* Data section *
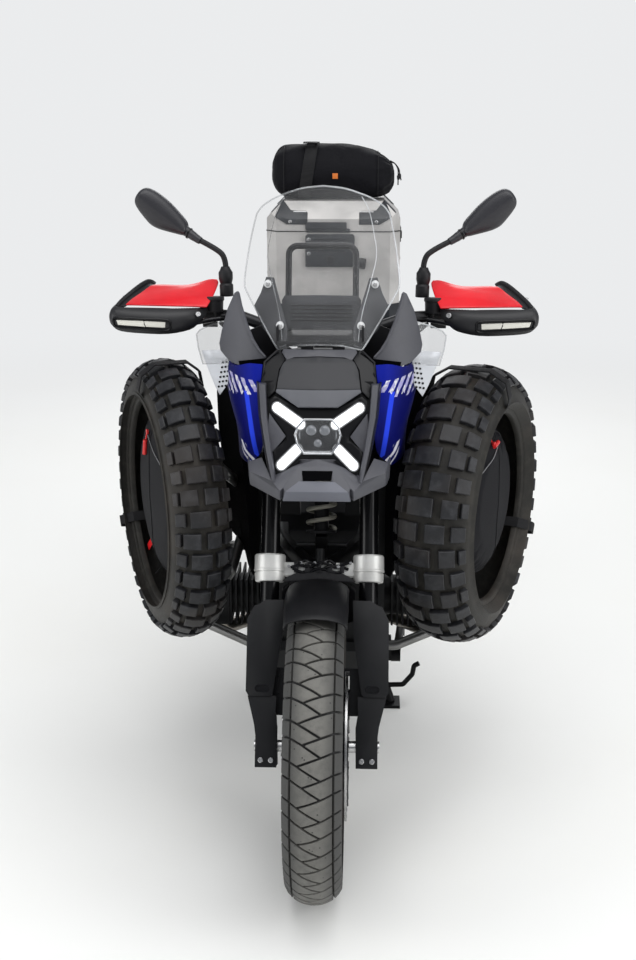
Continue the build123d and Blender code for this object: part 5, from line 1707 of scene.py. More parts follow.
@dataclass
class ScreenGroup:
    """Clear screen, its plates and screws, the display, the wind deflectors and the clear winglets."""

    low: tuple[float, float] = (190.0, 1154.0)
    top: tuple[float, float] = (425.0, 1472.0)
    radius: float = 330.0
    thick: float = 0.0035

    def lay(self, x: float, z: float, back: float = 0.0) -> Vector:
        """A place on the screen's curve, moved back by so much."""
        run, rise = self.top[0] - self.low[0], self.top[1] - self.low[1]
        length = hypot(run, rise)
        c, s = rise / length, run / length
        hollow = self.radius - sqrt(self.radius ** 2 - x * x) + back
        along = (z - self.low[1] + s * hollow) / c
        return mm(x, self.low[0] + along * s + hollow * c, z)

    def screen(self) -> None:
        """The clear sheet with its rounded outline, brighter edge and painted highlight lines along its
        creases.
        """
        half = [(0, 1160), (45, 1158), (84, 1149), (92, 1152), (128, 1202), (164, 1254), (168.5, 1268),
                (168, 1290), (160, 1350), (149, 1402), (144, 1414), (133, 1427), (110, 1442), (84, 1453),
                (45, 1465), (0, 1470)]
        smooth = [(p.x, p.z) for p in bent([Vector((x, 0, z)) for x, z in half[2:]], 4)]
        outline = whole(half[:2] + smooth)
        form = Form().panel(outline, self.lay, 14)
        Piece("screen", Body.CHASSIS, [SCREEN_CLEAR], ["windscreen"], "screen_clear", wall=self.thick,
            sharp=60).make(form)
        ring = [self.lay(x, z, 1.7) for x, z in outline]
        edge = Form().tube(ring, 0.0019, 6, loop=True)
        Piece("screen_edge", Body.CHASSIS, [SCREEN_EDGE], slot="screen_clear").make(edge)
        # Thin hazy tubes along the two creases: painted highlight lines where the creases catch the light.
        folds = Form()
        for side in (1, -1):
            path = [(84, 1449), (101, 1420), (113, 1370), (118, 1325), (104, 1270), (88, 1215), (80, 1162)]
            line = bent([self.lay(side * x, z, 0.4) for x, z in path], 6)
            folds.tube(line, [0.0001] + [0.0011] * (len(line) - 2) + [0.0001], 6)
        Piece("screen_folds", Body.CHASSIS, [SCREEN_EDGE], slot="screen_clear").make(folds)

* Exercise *
Give back exactly the material above from its opening line to the line bearing "thick: float = 0.0035".

* Correct answer *
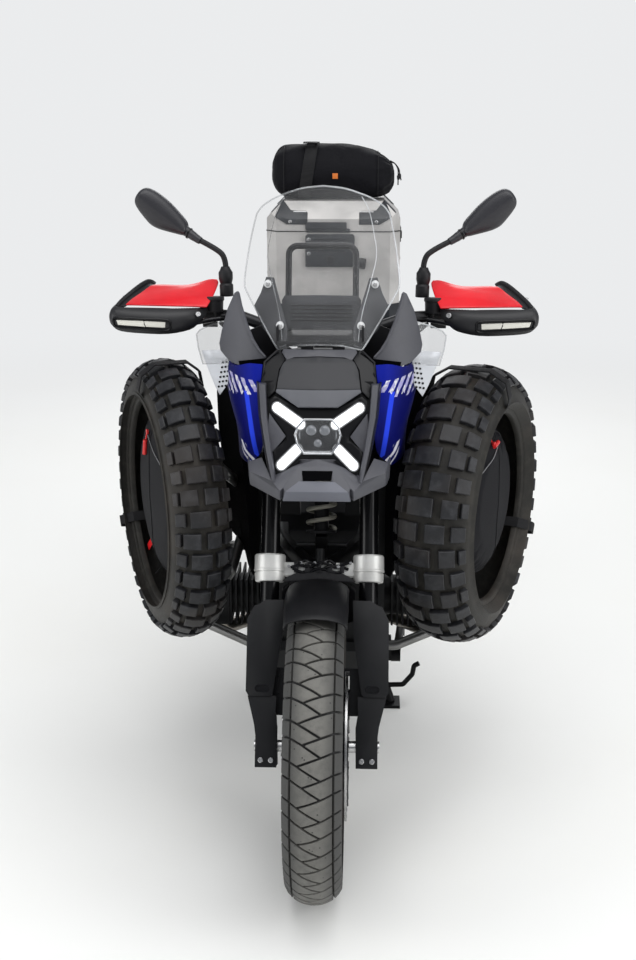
Continue the build123d and Blender code for this object: part 5, from line 1707 of scene.py. More parts follow.
@dataclass
class ScreenGroup:
    """Clear screen, its plates and screws, the display, the wind deflectors and the clear winglets."""

    low: tuple[float, float] = (190.0, 1154.0)
    top: tuple[float, float] = (425.0, 1472.0)
    radius: float = 330.0
    thick: float = 0.0035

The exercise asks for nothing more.